» Task description: Where a line in the listing below contains the word "this", copy that line.

Object modeling scripts:
= = =

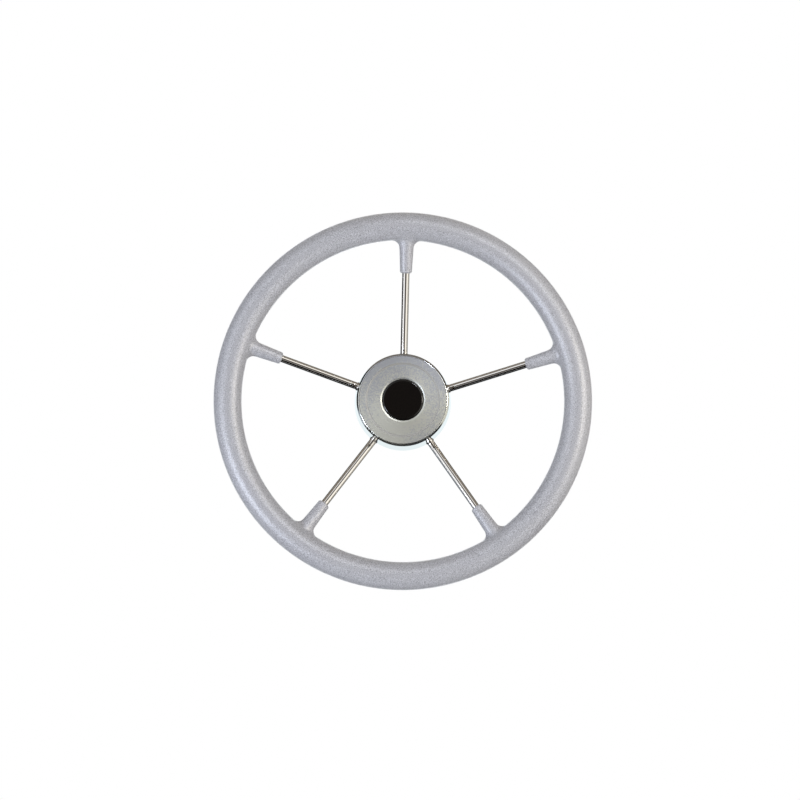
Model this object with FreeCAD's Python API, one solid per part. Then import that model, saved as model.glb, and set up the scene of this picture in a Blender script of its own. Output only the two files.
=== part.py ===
import FreeCAD, Part
import math
import os

from FreeCAD import Placement, Rotation, Vector

# Boat steering wheel, in millimetres.
# The wheel stands upright: its shaft axis is Y, the helmsman's side is -Y and the first spoke points up, +Z.
# The origin is the centre of the hub's rear face, at the large end of the tapered shaft bore.

# Whole wheel
wheel_diameter = 360.0      # over the grip
spoke_count = 5
hub_depth = 46.0            # rear face of the boss to the edge of the cap's face
rim_setback = 7.5           # edge of the cap's face back to the middle plane of the rim

# Rim: foam grip moulded over a bent steel bar
grip_diameter = 26.6
core_diameter = 10.0
moulding_gap = 0.1          # foam to steel, all round

# Spokes: round rods that lean forward from the hub to the rim
spoke_diameter = 7.0
spoke_lean = 12.0           # degrees out of the plane of the wheel
weld_gap = 0.05             # rod to what it is welded to
weld_width = 0.6            # bead beside the rod
weld_height = 0.9           # bead above the drum
weld_round = 0.4

# Sleeves: tapered sockets of the grip round the outer end of each spoke
sleeve_root_diameter = 14.3
sleeve_end_diameter = 11.4
sleeve_length = 30.5        # beyond the inside of the rim
sleeve_blend = 7.0          # fillet into the rim
sleeve_end_round = 1.8

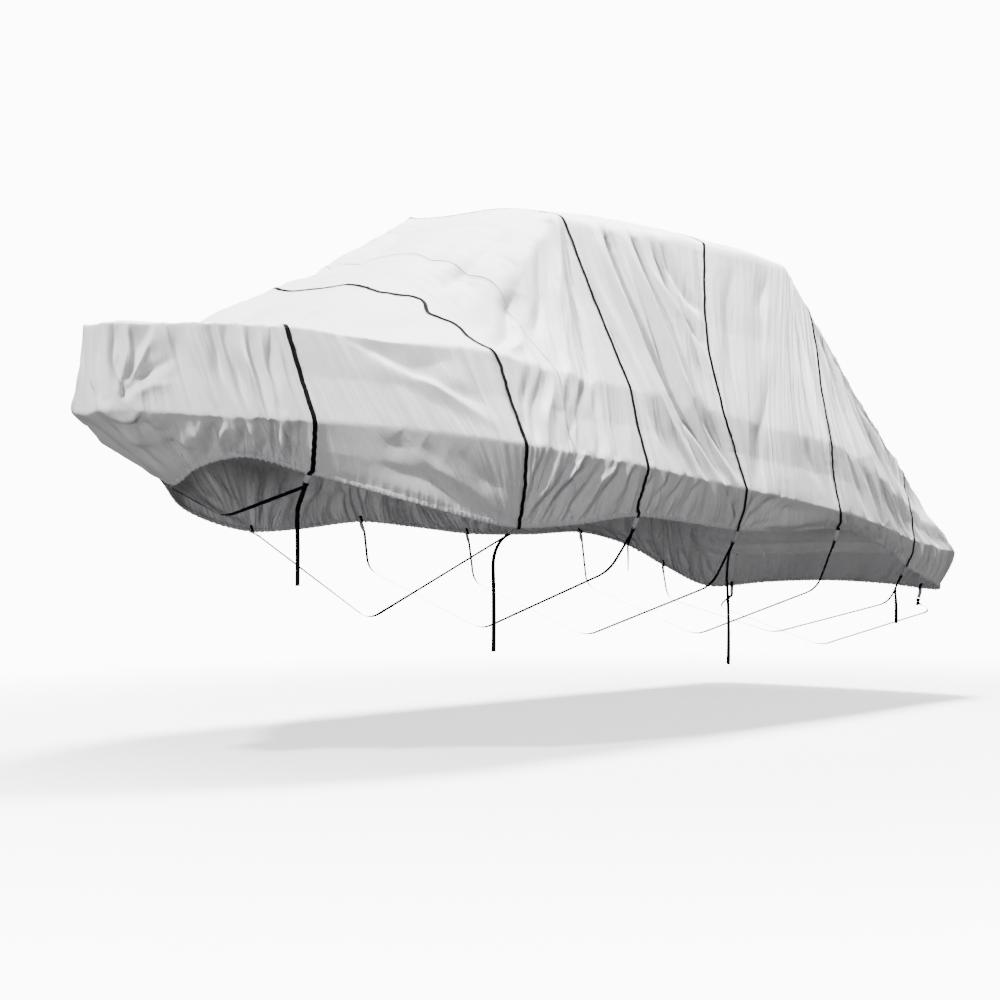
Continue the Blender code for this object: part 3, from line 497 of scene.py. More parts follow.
creases = {
    # Columns: pitch across and length along (m), share of the height, seed.
    "layers": ((0.130, 1.10, 0.60, 101), (0.060, 0.85, 0.70, 113), (0.034, 0.55, 0.34, 127)),
    "v": (0.0, 0.5, 1.0, 1.5, 2.0, 2.5, 3.0, 4.0),
    # Columns: u, then the creases' height (mm) at each v.
    "heights": (
        (0.0, 3, 3, 2, 3, 3, 2, 1, 1), (1.5, 5, 6, 4, 5, 3, 2, 1, 1), (2.5, 10, 11, 6, 6, 4, 2, 2, 1),
        (3.1, 13, 16, 7, 9, 6, 3, 2, 1), (3.9, 13, 16, 7, 8, 5, 3, 2, 1), (4.3, 5, 6, 3, 3, 3, 3, 2, 1),
        (5.2, 5, 7, 3, 3, 2, 3, 2, 1), (5.9, 5, 7, 4, 4, 3, 4, 2, 2), (6.4, 12, 19, 9, 8, 6, 8, 5, 2),
        (7.5, 12, 17, 7, 10, 9, 12, 7, 2), (8.0, 9, 12, 5, 8, 7, 10, 5, 2),
        (8.8, 11, 15, 6, 10, 11, 15, 9, 3), (9.5, 11, 15, 7, 13, 14, 15, 9, 3),
        (10.0, 10, 14, 6, 8, 7, 7, 4, 2), (10.5, 8, 10, 4, 4, 3, 3, 2, 1),
        (11.4, 7, 9, 4, 4, 4, 4, 3, 2), (12.0, 8, 10, 5, 8, 7, 7, 5, 2), (12.6, 7, 9, 6, 12, 12, 12, 7, 3),
        (13.4, 9, 12, 8, 13, 13, 11, 7, 3), (14.0, 9, 12, 8, 10, 9, 8, 5, 3), (15.0, 8, 9, 6, 7, 6, 5, 4, 2),
        (16.0, 5, 6, 4, 5, 4, 3, 2, 1), (17.0, 3, 3, 2, 3, 2, 2, 1, 1),
    ),
    "strength": 1.55,
    "mean": 0.42,                           # mean of the crest's profile, taken off it
    "round": 0.0030,                        # rounds the crests
    "tip": 0.05,                            # what the rounding takes off a crest
    "sharp": 1.9,
    "close": (0.15, 0.60),                  # lines this close, in mean gaps, have no creases, and full ones
    "crownV": (3.0, 3.5),                   # both sides share one set of creases over the crown
    "sternU": (13.8, 15.0),                 # aft of these the shared ones run straight across
    "sternStart": 14.0,
    "sternWay": (0.72, 0.0, -0.72),         # down the slope
    "sternEdge": 0.15,                      # in v, where fine creases die out at the edge of the stern's top
    "fineRate": 100,                        # strength of the fine lines for each m of the creases' height
}
strapMarks = (4.0, 6.0, 8.0, 10.0, 12.0, 14.0)
sternMark = 15.4
sternStrapTop = 1.32                        # v
allMarks = strapMarks + (sternMark,)
seamMark = 7.0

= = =

» Task result:
Model this object with FreeCAD's Python API, one solid per part. Then import that model, saved as model.glb, and set up the scene of this picture in a Blender script of its own. Output only the two files.
Continue the Blender code for this object: part 3, from line 497 of scene.py. More parts follow.
    "close": (0.15, 0.60),                  # lines this close, in mean gaps, have no creases, and full ones